* What the exercise asks: Up to and including the line containing "return rail.common(lid_filling(skin, end_board, length", please reproduce the lines of the listing below, starting from the top.

* Supplied material:
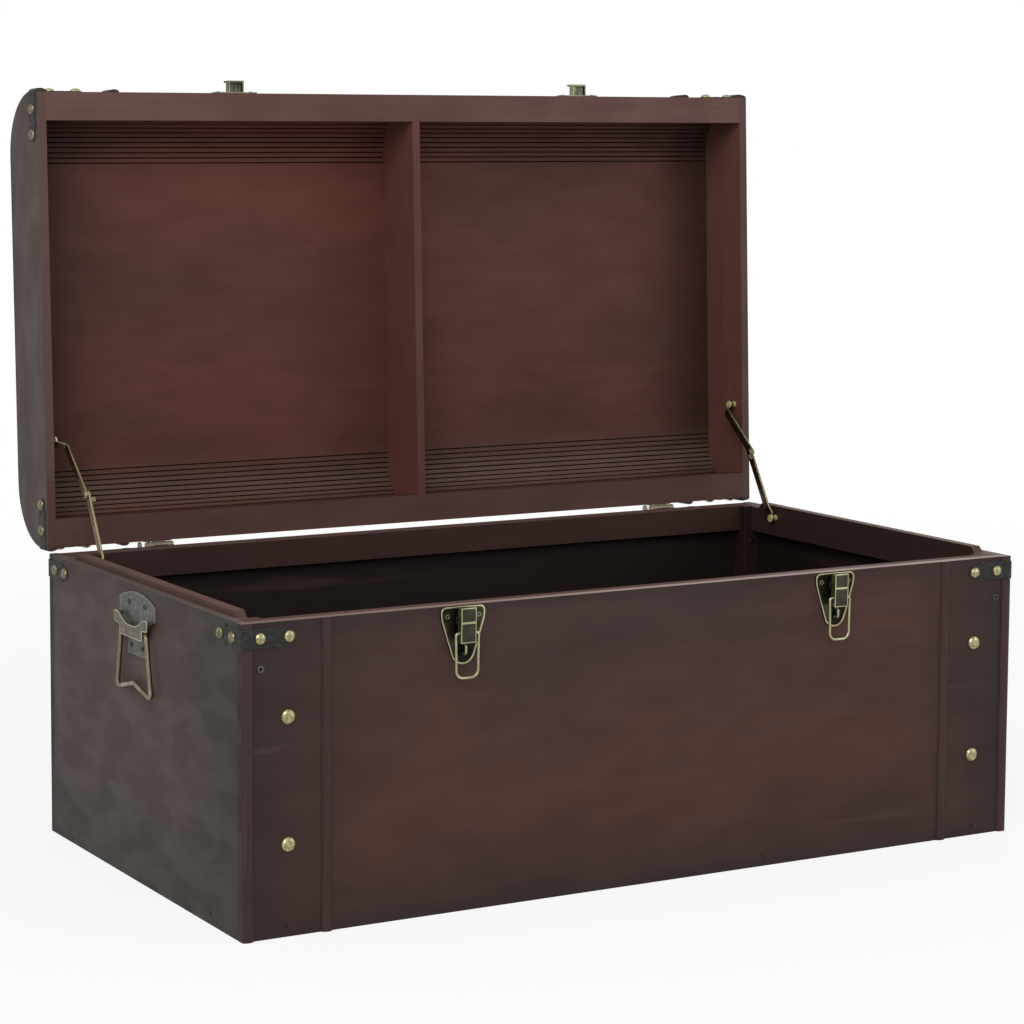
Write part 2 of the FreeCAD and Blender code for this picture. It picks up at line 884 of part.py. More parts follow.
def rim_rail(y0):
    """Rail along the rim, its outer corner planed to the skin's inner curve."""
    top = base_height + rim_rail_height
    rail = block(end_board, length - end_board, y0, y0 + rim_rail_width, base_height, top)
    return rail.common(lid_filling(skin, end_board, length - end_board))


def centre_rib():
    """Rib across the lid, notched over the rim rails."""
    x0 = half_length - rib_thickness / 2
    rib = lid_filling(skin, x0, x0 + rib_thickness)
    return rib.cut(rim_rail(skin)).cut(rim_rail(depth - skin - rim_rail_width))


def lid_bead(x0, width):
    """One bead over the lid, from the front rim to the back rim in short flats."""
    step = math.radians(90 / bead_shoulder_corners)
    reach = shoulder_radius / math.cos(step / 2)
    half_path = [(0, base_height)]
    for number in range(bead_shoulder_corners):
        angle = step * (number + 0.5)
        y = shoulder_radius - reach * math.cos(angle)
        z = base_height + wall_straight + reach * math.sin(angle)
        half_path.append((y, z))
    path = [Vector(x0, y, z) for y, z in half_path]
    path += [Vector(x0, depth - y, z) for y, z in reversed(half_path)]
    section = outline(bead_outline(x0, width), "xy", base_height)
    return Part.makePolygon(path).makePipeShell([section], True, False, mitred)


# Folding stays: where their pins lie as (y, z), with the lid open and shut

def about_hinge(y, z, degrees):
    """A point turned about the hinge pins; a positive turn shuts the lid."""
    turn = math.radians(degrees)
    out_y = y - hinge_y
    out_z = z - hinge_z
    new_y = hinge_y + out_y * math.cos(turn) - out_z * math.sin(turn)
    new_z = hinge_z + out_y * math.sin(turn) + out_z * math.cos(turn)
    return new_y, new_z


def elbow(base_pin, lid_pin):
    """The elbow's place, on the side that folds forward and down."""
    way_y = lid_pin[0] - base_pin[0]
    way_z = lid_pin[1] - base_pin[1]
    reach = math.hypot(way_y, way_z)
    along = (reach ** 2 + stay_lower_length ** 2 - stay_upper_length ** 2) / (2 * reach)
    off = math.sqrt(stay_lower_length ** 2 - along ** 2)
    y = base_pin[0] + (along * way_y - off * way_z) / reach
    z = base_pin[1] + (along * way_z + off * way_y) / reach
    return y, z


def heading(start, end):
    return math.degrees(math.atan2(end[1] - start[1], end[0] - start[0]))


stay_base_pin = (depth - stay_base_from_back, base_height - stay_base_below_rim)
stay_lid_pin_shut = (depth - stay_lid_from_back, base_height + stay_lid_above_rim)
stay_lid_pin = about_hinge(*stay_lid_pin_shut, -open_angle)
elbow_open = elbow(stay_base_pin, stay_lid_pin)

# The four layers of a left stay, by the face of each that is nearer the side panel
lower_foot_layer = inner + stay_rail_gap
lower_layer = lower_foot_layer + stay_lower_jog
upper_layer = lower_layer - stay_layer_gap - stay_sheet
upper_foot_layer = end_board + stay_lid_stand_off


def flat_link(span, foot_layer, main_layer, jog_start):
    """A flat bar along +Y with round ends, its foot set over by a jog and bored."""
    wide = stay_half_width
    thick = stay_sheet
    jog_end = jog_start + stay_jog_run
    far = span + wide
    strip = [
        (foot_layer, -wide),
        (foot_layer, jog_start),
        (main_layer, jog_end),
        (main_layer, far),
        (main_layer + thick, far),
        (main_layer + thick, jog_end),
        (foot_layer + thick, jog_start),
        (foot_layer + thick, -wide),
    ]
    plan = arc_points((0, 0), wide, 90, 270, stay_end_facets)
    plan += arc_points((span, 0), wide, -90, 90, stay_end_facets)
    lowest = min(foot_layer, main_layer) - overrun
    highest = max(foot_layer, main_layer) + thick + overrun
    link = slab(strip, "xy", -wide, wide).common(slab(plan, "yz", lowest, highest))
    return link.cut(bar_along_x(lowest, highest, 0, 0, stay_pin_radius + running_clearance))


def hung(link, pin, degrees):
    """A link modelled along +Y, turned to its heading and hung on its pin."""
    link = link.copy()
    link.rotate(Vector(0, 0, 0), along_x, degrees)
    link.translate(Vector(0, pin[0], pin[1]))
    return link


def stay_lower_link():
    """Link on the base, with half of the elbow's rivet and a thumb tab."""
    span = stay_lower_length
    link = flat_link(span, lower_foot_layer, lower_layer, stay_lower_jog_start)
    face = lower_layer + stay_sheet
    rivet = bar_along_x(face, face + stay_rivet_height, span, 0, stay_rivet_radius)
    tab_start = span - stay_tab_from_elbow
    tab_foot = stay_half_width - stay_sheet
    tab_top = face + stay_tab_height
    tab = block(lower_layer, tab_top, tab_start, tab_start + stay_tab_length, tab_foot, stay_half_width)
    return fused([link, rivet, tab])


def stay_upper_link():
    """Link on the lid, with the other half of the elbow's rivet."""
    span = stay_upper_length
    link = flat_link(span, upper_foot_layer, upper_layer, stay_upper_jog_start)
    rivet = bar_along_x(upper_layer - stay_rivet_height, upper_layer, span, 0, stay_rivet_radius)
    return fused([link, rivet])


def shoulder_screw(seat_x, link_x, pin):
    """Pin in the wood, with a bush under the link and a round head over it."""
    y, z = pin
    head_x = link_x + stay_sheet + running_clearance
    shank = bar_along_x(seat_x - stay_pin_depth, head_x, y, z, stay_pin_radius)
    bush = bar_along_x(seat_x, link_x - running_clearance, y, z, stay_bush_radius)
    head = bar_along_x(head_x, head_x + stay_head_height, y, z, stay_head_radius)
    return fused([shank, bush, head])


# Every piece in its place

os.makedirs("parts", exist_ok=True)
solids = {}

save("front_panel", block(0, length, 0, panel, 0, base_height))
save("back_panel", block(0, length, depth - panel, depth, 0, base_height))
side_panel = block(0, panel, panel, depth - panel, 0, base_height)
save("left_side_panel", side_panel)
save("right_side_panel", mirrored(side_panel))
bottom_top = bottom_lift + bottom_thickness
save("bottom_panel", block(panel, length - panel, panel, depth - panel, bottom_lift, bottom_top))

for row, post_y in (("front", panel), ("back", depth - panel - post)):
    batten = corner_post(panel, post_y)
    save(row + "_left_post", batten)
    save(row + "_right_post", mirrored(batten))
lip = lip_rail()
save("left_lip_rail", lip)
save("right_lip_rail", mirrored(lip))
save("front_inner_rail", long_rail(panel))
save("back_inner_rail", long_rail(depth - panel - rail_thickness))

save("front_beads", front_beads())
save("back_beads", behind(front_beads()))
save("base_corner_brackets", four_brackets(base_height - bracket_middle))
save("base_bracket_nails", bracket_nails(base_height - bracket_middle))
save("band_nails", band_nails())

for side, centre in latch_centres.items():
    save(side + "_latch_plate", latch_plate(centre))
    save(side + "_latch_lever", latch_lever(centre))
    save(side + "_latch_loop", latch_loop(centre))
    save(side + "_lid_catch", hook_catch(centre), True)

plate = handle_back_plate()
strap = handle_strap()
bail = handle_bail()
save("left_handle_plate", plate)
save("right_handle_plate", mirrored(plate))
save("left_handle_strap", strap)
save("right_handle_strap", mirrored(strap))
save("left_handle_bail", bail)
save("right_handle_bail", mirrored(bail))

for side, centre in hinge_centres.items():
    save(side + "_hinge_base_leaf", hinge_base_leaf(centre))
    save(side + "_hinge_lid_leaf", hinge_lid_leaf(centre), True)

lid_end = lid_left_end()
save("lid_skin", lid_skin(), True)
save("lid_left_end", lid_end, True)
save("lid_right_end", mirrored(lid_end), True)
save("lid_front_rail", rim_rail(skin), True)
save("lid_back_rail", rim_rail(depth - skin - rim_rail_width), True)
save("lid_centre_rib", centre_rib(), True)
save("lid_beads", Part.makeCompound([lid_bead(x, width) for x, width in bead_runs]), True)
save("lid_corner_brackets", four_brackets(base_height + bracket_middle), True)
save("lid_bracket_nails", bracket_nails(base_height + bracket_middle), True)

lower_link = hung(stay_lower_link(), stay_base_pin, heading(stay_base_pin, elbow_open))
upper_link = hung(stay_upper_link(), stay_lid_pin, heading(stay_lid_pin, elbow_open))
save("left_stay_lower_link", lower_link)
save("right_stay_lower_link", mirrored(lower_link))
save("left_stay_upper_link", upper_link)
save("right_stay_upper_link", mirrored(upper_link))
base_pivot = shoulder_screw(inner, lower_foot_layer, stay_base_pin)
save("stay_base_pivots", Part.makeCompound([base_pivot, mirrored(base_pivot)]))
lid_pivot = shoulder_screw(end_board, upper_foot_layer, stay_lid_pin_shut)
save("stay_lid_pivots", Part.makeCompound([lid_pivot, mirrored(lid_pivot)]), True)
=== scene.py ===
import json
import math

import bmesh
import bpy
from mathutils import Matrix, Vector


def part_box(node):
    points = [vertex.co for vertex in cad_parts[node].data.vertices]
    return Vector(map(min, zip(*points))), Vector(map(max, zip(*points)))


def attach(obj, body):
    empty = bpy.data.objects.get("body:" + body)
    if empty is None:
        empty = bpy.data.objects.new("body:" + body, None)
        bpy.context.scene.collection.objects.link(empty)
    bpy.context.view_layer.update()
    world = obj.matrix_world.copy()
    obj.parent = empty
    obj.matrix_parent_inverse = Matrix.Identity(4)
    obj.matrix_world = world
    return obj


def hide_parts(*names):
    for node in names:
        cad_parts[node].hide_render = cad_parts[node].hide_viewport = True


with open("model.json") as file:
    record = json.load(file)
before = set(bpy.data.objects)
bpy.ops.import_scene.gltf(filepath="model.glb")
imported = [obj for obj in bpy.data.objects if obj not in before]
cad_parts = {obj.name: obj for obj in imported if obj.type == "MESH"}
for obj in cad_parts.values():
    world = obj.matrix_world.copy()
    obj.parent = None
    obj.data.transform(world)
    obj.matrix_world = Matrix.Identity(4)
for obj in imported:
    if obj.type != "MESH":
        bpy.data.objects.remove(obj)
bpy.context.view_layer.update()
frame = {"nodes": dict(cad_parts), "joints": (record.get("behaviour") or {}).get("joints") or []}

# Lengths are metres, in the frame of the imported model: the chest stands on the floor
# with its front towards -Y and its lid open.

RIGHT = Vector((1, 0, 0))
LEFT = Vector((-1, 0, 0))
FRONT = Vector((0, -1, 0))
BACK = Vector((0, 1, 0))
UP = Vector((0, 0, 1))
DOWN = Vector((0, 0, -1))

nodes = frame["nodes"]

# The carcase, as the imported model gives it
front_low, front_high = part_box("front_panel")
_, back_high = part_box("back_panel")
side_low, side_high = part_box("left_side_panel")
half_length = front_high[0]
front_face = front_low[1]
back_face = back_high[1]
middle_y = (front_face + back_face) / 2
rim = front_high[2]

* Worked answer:
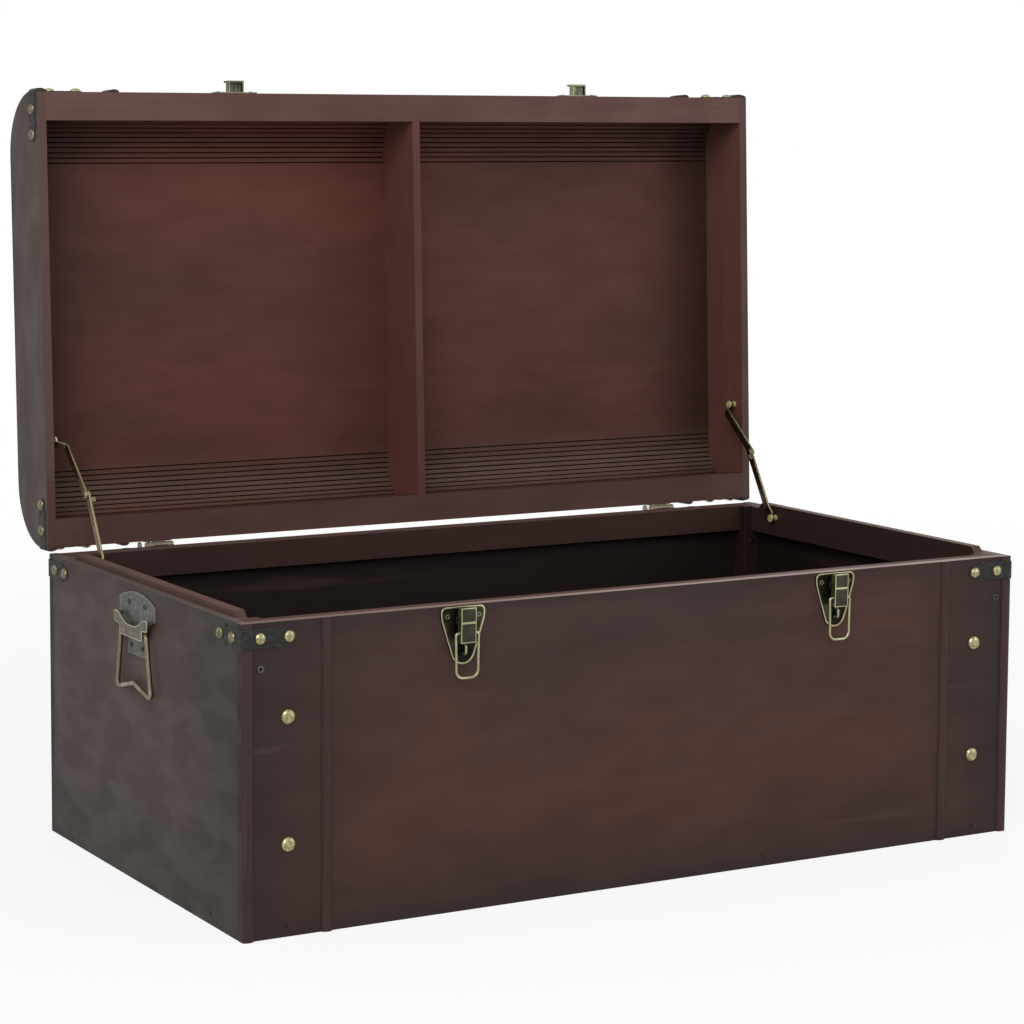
Write part 2 of the FreeCAD and Blender code for this picture. It picks up at line 884 of part.py. More parts follow.
def rim_rail(y0):
    """Rail along the rim, its outer corner planed to the skin's inner curve."""
    top = base_height + rim_rail_height
    rail = block(end_board, length - end_board, y0, y0 + rim_rail_width, base_height, top)
    return rail.common(lid_filling(skin, end_board, length - end_board))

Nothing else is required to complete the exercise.